A história da filosofia também tem suas modas. Há autores que caem em desgraça enquanto vivos ou mesmo depois de mortos. O francês Bertrand de Jouvenel é um desses casos. Hoje, quase ninguém tem a mínima ideia de quem ele seja, uma pena.
Bertrand de Jouvenel (1903-1987) teve sua memória manchada pelas simpatias pelo fascismo. De ascendência judaica, o avô materno —sua mãe chamava-se Sarah— era judeu da família Boas e o pai era um aristocrata católico, daí a famosa partícula “de” no seu sobrenome. Entrevistou Hitler em 1936, foi de esquerda, liberal, enfim, um homem de carreira controversa.
Para você ter uma ideia, aos 16 anos tornou-se amante, num caso escandaloso, da sua madrasta, a famosa escritora Colette, que então tinha cerca de 50 anos. Ela, por sua vez, escreveu um livro inspirado, provavelmente, nesse affaire. Já adulto, teve um caso tórrido com a fotógrafa de guerra Martha Gellhorn. Basta?
Independente da sua trajetória acidentada, ele refletiu sobre a natureza do poder de forma bastante significativa. Jouvenel pensou o poder na fronteira entre a metafísica da substância do poder e sua “natureza” intrínseca. E como “funciona” essa substância natural do poder?
O poder não para de crescer se algo não o impedir, ou seja, uma outra forma de poder. Esse problema lhe parece conhecido?
Seu livro mais famoso sobre o tema é de 1945, “Du Pouvoir: Histoire Naturelle de sa Croissance” —”O Poder: História Natural do seu Crescimento”, com tradução no Brasil. Para Jouvenel, a história natural do poder revela sua tendência implacável à expansão de sua natureza —redundância proposital. Cada vez mais o poder quer mais poder. Insaciável.
Esse crescimento se dá de modo a aumentar a concentração de poder e centralização deste nas mãos de quem o exerce institucionalmente. Logo, qualquer instituição sem limites externos tenderá ao abuso e à expansão de suas funções de controle sobre o corpo social no qual está inserido.
Deste fato decorre que o poder jamais se limita, mesmo quando exerce esse poder em nome do bem comum. Logo, um “poder do bem” é tão intrinsecamente expansionista e de vocação autoritária quanto um “poder do mal”, devido à sua natureza voltada ao crescimento de si mesmo no tempo e no espaço.

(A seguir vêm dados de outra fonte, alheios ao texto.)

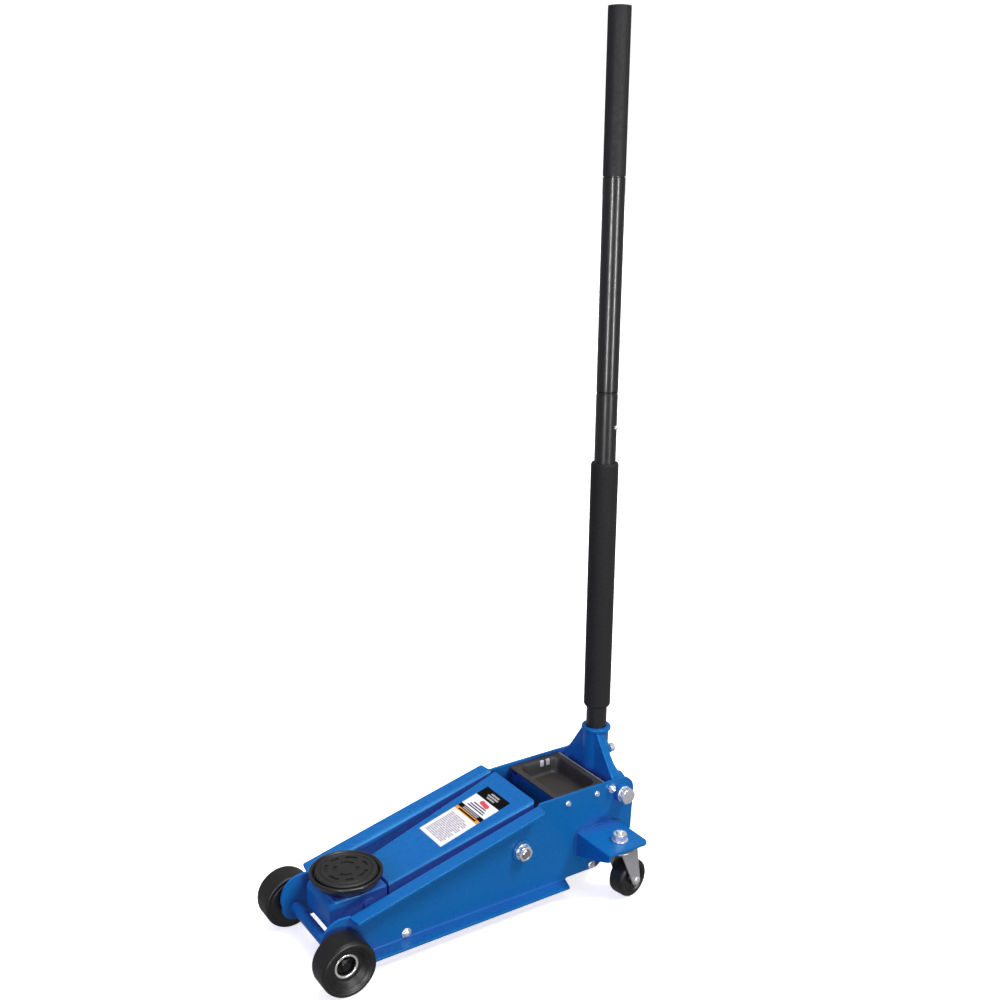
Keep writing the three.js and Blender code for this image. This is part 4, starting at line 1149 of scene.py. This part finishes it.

Uma consequência inevitável dessa “lei de crescimento do poder”, mesmo quando movido por boas intenções —poderíamos dizer que o inferno está cheio de gente poderosa com boas intenções—, é que ele esmagará a liberdade e a autonomia dos indivíduos. Portanto, se depender de qualquer instituição não limitada exteriormente, a vocação do poder por si mesmo é destruir a liberdade dos cidadãos.
Assim sendo, mesmo o Estado de Direito senão portar dentro de si, ou seja, dentro das suas instituições, um mecanismo de freios e contrapesos efetivo, a vocação orgânica de qualquer uma das suas instituições será esmagar a liberdade dos indivíduos.
O Estado moderno é, historicamente, a forma de poder com maior vocação centralizadora e expansionista que já existiu no mundo, diferentemente do que sugere nossa vã filosofia do senso comum e também dos ideólogos das políticas do bem.
Se compararmos com outras formas ao longo da história, o caráter fragmentado do poder que existia —inclusive pela geografia sem estradas e sem formas efetivas e rápidas de controle e de comunicação— implicava em menor potencial de se tornar um poder expandido e dominador na sua área de influência.
Dito de outra forma: o Estado moderno é a forma de poder, até hoje, com maior potencial de esmagar seus cidadãos, se deixado à sua livre natureza de querer e realizar cada vez mais controle.
Seja em nome da justiça, do bem comum, da democracia, o poder, bem como as suas instituições, deve sempre ser posto sob controle de algum tipo.
Interessante lembrar que Jouvenel não conheceu a interação entre o poder do Estado moderno —e as formas ágeis de exercício desse poder—, por exemplo, via cliques jurídicos ou formas de rastreio minucioso da renda e dos gastos do cidadão.
A tendência inexorável do Estado moderno é se tornar —na confluência entre suas instituições e as modernas tecnologias da informação e da inteligência artificial— a forma mais avassaladora de poder que já se conheceu na face da Terra.
Nesse contexto, qualquer ideia de um poder centralizado e global —como propunha Albert Einstein em 1932 a fim de evitar as guerras na sua carta para Sigmund Freud sobre esse tema— é fadada a se tornar um leviatã absoluto, mesmo que seja para salvar o planeta de uma crise climática. Corromper-se é da natureza do poder.